Various church leaders have also endorsed the plan, as well as several labor groups, such as the Coalition of Black Trade Unionists, the Central Ohio Building and Construction Trades Council, IBEW, and the Central Ohio Labor Council for the AFL-CIO, Beck said.
Aggregation is not the only way to get more renewable energy for Columbus, noted Noah Dormady, an energy and environmental policy analyst at Ohio State University. Customers “can currently, any time they wish, contract with any company of their choice for renewables,” he said.
Indeed, if the aggregation plan passes, it won’t change existing customer relationships for people who have contracts with competitive suppliers. However, Wilkens noted, many customers face knowledge barriers.
“You have to do a fair amount of research to make good decisions,” Wilkens said. “And so banding together makes good sense.”
Meanwhile, the Ohio Coal Association stands against the proposal.
“At best it’s a fairy tale and at worst it’s a fraud!” said Mike Cope, president of the Ohio Coal Association, wrote in an email. Among other things, he views the claims from AEP that it can provide enough cost-competitive renewable power as “utterly impossible and ridiculous.”
A 2019 report found that the levelized costs for new solar or wind facilities were already cheaper than the marginal costs for most existing U.S. coal-fired power plants. And on Oct. 19, Lazard reported that the levelized costs for wind energy and utility-scale solar energy were cost-competitive with a substantial share of natural gas combined-cycle plants as well.

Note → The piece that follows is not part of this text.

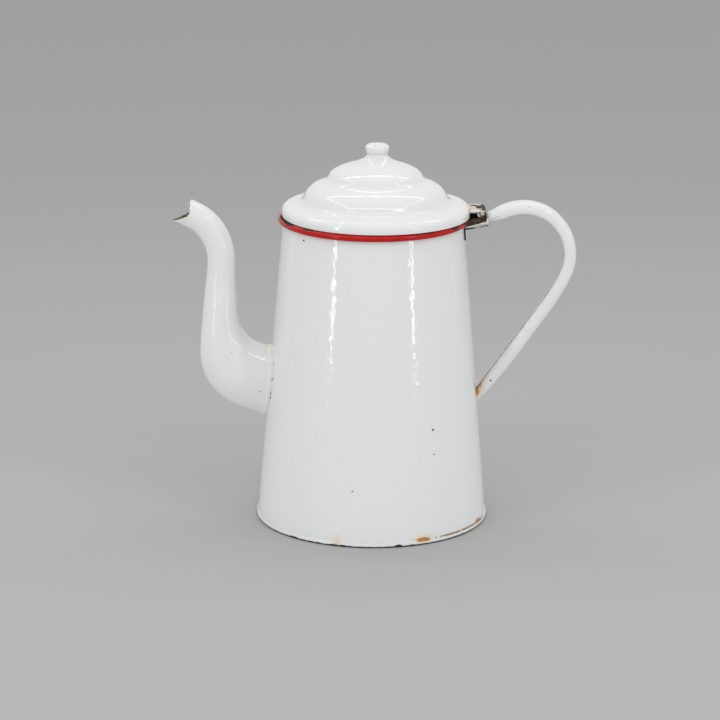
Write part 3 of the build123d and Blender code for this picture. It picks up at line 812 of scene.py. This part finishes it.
# %% Handle stations
start_x, start_z, start_depth, start_width = 78.12, 214.5, 5.3, 12.2
start_rise_share, start_steps = 0.35, 8
full_depth, full_width = 8.2, 14.0
foot_run, foot_inset, foot_width, foot_steps = 43.0, 3.3, 10.5, 22
stations = []
for i in range(start_steps):
    t = i / start_steps
    stations.append((
        start_x + (crest[0] - start_x) * t, start_z + (crest[1] - start_z) * t,
        rise * (start_rise_share + (1 - start_rise_share) * t),
        start_depth + (full_depth - start_depth) * t, start_width + (full_width - start_width) * t,
    ))
stations += [(x, z, heading, full_depth, full_width) for x, z, heading in strap_line]
end_x, end_z, _ = strap_line[-1]
for i in range(1, foot_steps + 1):
    t = i / foot_steps
    inset = foot_inset * t ** 2
    stations.append((
        end_x + foot_run * t * way_x + inset * way_z, end_z + foot_run * t * way_z - inset * way_x,
        leg_heading, full_depth - inset, full_width - (full_width - foot_width) * t,
    ))


def strap_section(depth, width):
    """The open line of the strap's outside: lip, side, crown, side, lip."""
    crown, edge, slot = depth * 0.55, min(2.2, depth * 0.4), width * 0.08
    half = width / 2
    side = [(slot, -depth)]
    for a in np.linspace(0, math.pi / 2, 6):
        side.append((half - edge + edge * math.sin(a), -depth + edge - edge * math.cos(a)))
    for a in np.linspace(0, math.pi / 2, 9):
        side.append((half - crown + crown * math.cos(a), -crown + crown * math.sin(a)))
    side.append((0.25 * half, 0.0))
    return side + [(-u, v) for u, v in reversed(side)]


def strap_row(station):
    """The section's points in space at one station."""
    x, z, heading, depth, width = station
    s, c = math.sin(math.radians(heading)), math.cos(math.radians(heading))
    return [Vector((x - v * s, u, z + v * c)) * MM for u, v in strap_section(depth, width)]


# %% Handle
strap_sheet = 1.0
strap_mesh = bmesh.new()
row = [strap_mesh.verts.new(point) for point in strap_row(stations[0])]
edges = [strap_mesh.edges.new(pair) for pair in zip(row, row[1:])]
for station in stations[1:]:
    grown = bmesh.ops.extrude_edge_only(strap_mesh, edges=edges)["geom"]
    fresh = {part for part in grown if isinstance(part, bmesh.types.BMVert)} - set(row)
    row = [
        next(e.other_vert(vert) for e in vert.link_edges if e.other_vert(vert) in fresh) for vert in row
    ]
    for vert, point in zip(row, strap_row(station)):
        vert.co = point
    grown_edges = [part for part in grown if isinstance(part, bmesh.types.BMEdge)]
    edges = [edge for edge in grown_edges if fresh.issuperset(edge.verts)]
bmesh.ops.recalc_face_normals(strap_mesh, faces=strap_mesh.faces)
loop_middle, bend_x = Vector((0.09, 0, 0.16)), 0.13
bend_faces = [f for f in strap_mesh.faces if f.calc_center_median().x > bend_x]
if sum(f.normal.dot(f.calc_center_median() - loop_middle) for f in bend_faces) < 0:
    bmesh.ops.reverse_faces(strap_mesh, faces=strap_mesh.faces)
thicken(strap_mesh, strap_sheet)

handle_finish = white_enamel(
    "white enamel of the handle",
    chips=[((81.6, -6, 97.5), (0.6, 1.5, 0.6)), ((128, -5, 207), (0.5, 1, 0.5))],
    stains=[((72.0, 0, 90), (4.5, 9, 6), 0.8, rust_stain), ((76.5, 0, 97), (3, 9, 5), 0.4, rust_stain)],
    rusts=[((71.2, -2, 89.0), (2.2, 6, 5.0)), ((74.2, -3.0, 95.5), (1.2, 4, 3.6))],
    ripple=0.7,
)
# Painted shade: a thin dark line along the crease where the flattened end of the strap turns into its
# full section.
fold_shade_line = beside_line(handle_finish, (78.0, 209.7), (84.6, 213.4), 0.2)
handle_finish.paint(handle_finish.math("MULTIPLY", fold_shade_line, 0.7), (0.16, 0.14, 0.13))
seam = handle_finish.marked("seam")
broken_seam = handle_finish.math("MULTIPLY_ADD", handle_finish.noise(3.2, 3, 8), -0.9, seam)
seam_mark = handle_finish.math("MULTIPLY", handle_finish.fade(broken_seam, 0.1, 0.45), 0.6)
handle_finish.paint(seam_mark, (0.22, 0.15, 0.095))
handle_piece = piece(
    "handle", strap_mesh, "pot", ["handle_strap"], "white_enamel", handle_finish, sharp=60,
)
low, high, into_wall = 40, 150, 0.3
inside_wall = [
    (0, low), (wall_radius(low) - into_wall, low), (wall_radius(high) - into_wall, high), (0, high),
]
cut_away(handle_piece, spun(inside_wall))
print("handle cut off at the wall", len(handle_piece.data.polygons), "faces")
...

As in other cities with community aggregation, Columbus residents would retain the final choice over whether to opt out. Letters detailing rates and opt-out procedures would be sent in April and May.
“However, even once the program begins, residents can still opt out at any time with no fees or penalties,” Beck said. Some other areas with aggregation charge a one-time fee for switching outside of a customer’s opt-out window every few years.
If the initiative passes, the city expects the plan would go into effect starting in June 2021.